だが、英語が通じないのとは関係なく、街中には欧米ビジネスマンが溢れています。その理由は、本質的に中国に対する期待を強く持っているからです。

フェラガモの上海記念式典

欧米人を集めている背景を一言で語れば「消費意欲」です。3月28日に創立80周年を迎えたイタリアの老舗ブランド・フェラガモは、記念式典を本店のあるフィレンツェではなく上海で開催し、中国有名スターを招いたオープニング・セレモニーは全国ネットで生中継され話題を呼びました。

上海で開催した理由は「売り上げの47%がアジアの消費者によるもの。なかでも中国は全体の売り上げの10%も占めているから」と最高経営責任者のミケーレ・ノルサが語り、今年だけでも中国に新たに8つの店舗をオープンする予定だと言い、上海現代美術館でブランドの回顧展を大々的に行いました。

今後の売上増加策の切り札としているのです。

中国人の日本人気場所ベストスリー

その「消費意欲」の中国人が日本にも溢れています。

中国人の人気場所ベストスリーは秋葉原、銀座、大阪心斎橋筋。どこでも群をなしているのですぐに分かります。ビザの関係で個人旅行は難しいので団体となり、その層は金持か優良国営企業の社内旅行です。

まだ、二億人といわれている中間所得層の外国旅行は少ないのが実態で、秋葉原でデジカメ10個買った、銀座のワインセラーで100万円のロマネ・コンティを買ったというのは金持ちの中国人です。

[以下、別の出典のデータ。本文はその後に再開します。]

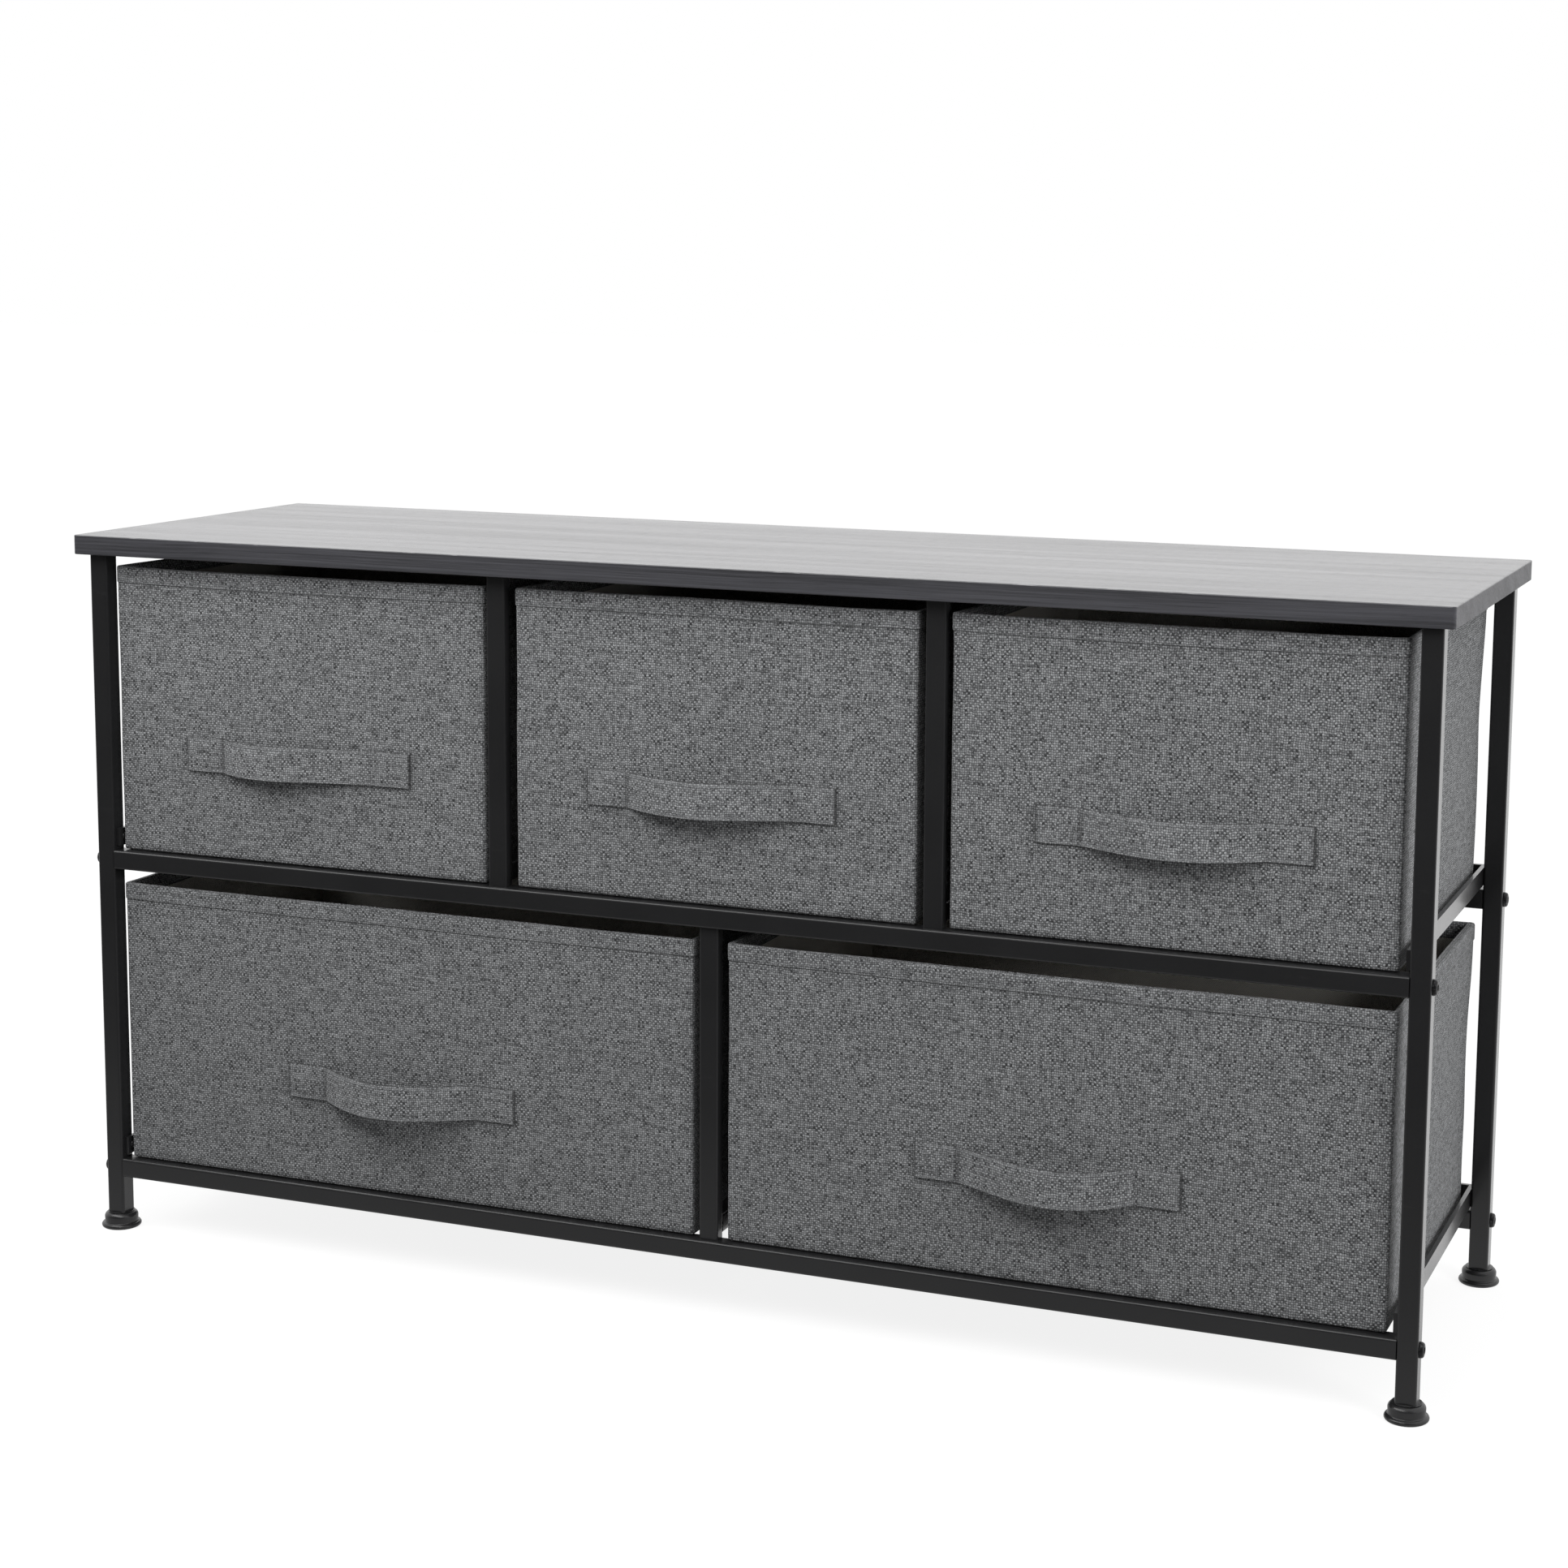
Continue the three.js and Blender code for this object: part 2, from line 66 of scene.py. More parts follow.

また、心斎橋筋は異国情緒があって、物が安く、タコヤキが美味いと、訪日必見コースとなっていて、先週の大阪出張時に、心斎橋筋を旗持った添乗員の後をぞろぞろ歩く中国人を何組も見ましたから事実と思います。

金持ち中国人にとって日本は買い物天国です。

日本の品質

先日、ある企業へ訪問し幹部とお話しする機会がありました。幹部は昨日ニューヨークから戻ったばかりだと話しながら、実はニューヨークの得意先に召集をかけられ、急遽行ってきたのだと話してくれます。召集されたのは納入した部品の不良率が高すぎるので、その対策会のためで、集まったのは世界の部品メーカーです。

会議で配られた不良品のリスト、それを見てこの幹部はビックリしたのです。自社の不良品は一個もない。全部他社のもの。つまり、外国メーカーの部品だったからです。

では、どうして召集をかけられたのか。それは不良品が一個もない企業があるという事実、それを他の外国メーカーに示したいから、わざわざ呼ばれたのです。

外国メーカーの前で「何か一言話せ」と要望されたということですが、日本企業の品質レベルの高さを証明する事例です。

時代の風は日本に吹いている

中国人の消費意欲に対応すべく、世界中のメーカーが中国シフトを敷き、中国で激しい販売競争が展開される結果、そこで何が発生するでしょうか。多分、品質格差競争になるでしょう。

そうなると最後に販売シェアを握るのは、品質に勝る企業、それは日本になるだろうと予測し、中国人の猛烈消費意欲が日本のレベルを再認識させると思います。 以上。